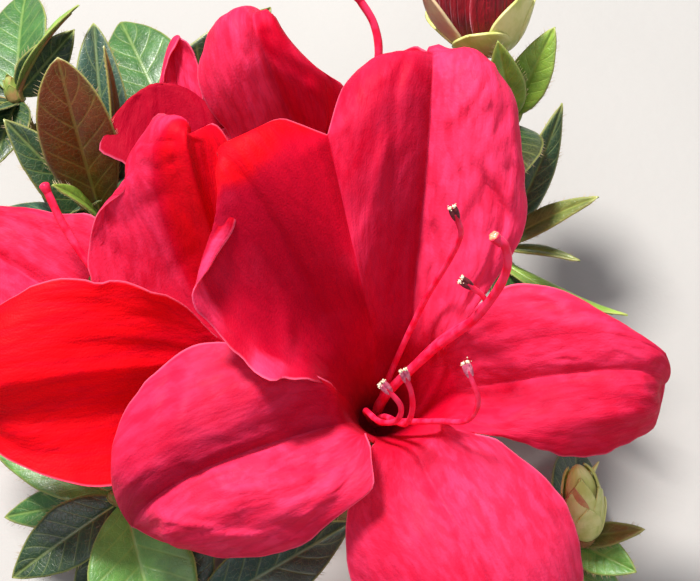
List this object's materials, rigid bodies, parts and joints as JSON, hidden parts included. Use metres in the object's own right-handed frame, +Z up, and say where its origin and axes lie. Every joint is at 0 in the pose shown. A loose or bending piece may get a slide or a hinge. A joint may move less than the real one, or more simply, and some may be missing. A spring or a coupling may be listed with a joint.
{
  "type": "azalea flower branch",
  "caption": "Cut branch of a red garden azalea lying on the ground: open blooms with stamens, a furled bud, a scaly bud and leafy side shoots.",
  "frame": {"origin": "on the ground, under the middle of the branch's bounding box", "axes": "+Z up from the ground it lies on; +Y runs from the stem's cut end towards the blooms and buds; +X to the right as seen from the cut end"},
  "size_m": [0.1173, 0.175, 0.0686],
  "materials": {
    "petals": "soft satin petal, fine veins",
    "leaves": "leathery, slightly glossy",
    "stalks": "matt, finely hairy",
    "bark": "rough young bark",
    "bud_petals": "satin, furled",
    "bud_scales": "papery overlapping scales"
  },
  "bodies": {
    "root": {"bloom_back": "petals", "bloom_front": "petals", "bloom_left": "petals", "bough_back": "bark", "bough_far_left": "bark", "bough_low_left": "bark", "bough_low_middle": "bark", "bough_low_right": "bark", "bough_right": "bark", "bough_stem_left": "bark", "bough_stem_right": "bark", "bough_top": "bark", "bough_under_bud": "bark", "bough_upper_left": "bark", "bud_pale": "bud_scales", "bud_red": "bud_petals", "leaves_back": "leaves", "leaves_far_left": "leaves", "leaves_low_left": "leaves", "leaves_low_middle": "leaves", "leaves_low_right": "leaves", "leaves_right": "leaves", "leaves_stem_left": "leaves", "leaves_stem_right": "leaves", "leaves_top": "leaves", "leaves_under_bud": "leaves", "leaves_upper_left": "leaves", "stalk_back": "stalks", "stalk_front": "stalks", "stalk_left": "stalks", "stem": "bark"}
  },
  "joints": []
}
• • • •
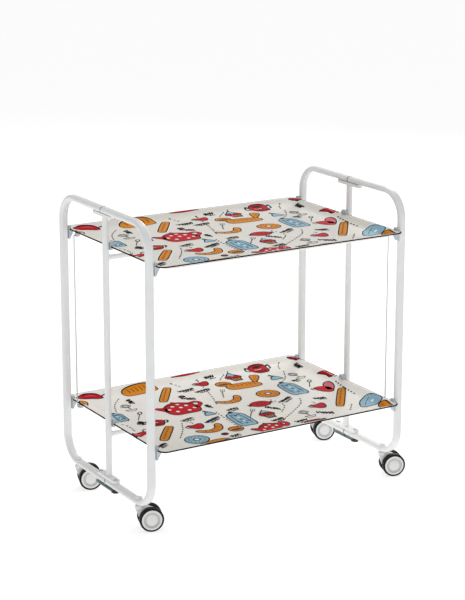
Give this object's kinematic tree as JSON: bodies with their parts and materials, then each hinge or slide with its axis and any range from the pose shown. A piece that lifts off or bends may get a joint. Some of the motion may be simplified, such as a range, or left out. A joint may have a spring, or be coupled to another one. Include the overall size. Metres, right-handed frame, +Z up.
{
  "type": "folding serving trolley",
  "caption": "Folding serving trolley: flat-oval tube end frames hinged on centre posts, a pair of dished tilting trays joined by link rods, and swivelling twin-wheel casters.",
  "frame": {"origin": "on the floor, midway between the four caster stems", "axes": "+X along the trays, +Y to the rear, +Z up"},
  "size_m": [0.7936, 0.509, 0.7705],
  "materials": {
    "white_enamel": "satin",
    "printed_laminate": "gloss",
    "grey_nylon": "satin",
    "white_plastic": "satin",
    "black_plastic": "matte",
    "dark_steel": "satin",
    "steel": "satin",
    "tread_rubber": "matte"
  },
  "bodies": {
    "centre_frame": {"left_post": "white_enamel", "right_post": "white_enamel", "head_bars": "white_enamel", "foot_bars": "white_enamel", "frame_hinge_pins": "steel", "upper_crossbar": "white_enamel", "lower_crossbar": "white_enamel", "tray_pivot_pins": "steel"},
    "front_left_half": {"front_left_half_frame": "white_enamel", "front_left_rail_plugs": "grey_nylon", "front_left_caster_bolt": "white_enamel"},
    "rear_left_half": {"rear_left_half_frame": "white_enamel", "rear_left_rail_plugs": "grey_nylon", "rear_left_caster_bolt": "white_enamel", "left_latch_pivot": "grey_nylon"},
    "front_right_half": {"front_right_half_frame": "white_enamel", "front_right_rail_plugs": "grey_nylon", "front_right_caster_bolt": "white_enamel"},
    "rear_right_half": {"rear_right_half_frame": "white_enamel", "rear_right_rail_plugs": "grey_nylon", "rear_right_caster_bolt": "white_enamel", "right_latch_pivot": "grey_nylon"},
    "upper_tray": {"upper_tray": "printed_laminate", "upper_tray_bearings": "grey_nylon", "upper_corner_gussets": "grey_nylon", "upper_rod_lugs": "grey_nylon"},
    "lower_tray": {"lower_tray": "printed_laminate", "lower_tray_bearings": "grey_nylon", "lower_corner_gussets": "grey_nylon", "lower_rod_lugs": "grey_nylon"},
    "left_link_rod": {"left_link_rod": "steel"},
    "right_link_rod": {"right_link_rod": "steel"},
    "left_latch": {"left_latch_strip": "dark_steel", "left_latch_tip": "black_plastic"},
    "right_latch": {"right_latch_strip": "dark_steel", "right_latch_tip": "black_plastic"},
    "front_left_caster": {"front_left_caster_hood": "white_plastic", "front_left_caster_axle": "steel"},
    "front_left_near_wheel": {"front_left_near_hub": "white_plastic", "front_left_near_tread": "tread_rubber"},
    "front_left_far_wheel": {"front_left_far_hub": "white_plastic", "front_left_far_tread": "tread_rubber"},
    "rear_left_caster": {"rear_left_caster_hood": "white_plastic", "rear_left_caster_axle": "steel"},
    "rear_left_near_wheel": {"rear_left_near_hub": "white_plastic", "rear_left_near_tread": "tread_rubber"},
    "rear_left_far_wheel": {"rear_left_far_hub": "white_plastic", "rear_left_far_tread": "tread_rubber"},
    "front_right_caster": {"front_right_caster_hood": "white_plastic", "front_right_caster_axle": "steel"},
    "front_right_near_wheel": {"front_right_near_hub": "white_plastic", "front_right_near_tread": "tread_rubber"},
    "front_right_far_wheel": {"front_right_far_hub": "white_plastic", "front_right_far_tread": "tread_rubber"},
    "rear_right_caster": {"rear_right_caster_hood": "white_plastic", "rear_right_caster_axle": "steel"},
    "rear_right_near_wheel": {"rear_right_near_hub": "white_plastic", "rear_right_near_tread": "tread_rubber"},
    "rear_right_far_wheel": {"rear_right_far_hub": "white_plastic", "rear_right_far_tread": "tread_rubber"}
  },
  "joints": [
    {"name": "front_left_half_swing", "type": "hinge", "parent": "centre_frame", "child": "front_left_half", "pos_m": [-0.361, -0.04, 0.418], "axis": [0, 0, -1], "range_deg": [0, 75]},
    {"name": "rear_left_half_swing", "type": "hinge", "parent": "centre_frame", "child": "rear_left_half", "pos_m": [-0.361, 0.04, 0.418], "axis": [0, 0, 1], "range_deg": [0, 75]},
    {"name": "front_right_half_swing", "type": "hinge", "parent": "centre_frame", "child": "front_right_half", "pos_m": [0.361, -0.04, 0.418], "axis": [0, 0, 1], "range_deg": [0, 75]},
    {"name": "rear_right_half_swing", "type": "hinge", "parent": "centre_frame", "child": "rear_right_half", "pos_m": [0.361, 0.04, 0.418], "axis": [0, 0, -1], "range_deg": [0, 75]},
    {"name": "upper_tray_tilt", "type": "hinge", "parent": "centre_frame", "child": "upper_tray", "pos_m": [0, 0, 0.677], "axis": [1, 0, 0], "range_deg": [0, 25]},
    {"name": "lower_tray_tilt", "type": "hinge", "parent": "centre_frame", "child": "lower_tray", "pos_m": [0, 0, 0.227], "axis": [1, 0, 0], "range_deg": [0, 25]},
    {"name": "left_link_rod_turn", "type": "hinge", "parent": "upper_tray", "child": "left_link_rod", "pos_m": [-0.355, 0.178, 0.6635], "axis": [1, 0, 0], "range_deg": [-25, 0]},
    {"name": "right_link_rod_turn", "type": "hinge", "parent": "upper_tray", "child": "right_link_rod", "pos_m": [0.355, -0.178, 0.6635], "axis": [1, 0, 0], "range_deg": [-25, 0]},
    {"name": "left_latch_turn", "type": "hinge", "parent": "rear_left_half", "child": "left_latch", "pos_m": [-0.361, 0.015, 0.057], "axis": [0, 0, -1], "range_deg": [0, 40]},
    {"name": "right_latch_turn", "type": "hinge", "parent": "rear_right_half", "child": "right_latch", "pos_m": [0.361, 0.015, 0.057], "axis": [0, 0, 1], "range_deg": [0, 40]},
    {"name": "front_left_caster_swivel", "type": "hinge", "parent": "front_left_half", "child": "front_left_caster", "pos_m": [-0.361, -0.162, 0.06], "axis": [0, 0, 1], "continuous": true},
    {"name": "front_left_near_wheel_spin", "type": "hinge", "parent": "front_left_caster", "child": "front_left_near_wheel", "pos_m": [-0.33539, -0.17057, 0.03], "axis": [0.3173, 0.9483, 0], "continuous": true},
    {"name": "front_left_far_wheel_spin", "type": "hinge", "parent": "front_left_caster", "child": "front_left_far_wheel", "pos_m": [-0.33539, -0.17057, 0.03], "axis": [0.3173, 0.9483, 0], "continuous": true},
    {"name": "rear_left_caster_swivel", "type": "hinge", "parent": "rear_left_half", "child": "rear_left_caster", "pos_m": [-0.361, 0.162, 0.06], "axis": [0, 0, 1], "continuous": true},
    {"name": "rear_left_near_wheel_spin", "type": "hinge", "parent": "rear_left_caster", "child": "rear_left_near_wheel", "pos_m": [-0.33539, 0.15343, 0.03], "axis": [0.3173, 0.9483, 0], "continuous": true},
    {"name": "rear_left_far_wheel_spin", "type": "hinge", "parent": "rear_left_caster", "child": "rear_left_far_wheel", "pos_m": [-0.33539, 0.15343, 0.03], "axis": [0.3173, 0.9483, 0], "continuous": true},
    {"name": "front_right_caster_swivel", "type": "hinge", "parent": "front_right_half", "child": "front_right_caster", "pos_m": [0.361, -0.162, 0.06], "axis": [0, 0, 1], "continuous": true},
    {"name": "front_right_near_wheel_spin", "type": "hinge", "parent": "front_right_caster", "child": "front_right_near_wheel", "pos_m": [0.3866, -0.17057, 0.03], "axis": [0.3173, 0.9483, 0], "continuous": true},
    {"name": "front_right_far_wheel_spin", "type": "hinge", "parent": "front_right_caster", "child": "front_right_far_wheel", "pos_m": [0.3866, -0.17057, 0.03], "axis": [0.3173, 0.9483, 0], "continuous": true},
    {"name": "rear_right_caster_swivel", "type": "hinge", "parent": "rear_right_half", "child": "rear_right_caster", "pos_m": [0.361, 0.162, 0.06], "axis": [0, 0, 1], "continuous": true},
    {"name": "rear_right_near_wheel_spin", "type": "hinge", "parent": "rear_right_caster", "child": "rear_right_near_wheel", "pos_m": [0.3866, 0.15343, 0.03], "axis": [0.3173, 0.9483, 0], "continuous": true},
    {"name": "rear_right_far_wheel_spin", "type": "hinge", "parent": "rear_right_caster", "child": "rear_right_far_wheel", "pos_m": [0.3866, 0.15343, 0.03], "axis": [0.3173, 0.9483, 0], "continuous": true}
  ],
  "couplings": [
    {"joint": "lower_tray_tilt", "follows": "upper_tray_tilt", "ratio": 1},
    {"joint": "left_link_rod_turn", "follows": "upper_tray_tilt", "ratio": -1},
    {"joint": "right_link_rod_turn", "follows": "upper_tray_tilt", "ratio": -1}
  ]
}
• • • •
▸ SET PROBLEM
Your answer should be one number: the count of lines in the data above that include the word "with".

▸ COMPLETED EXERCISE
3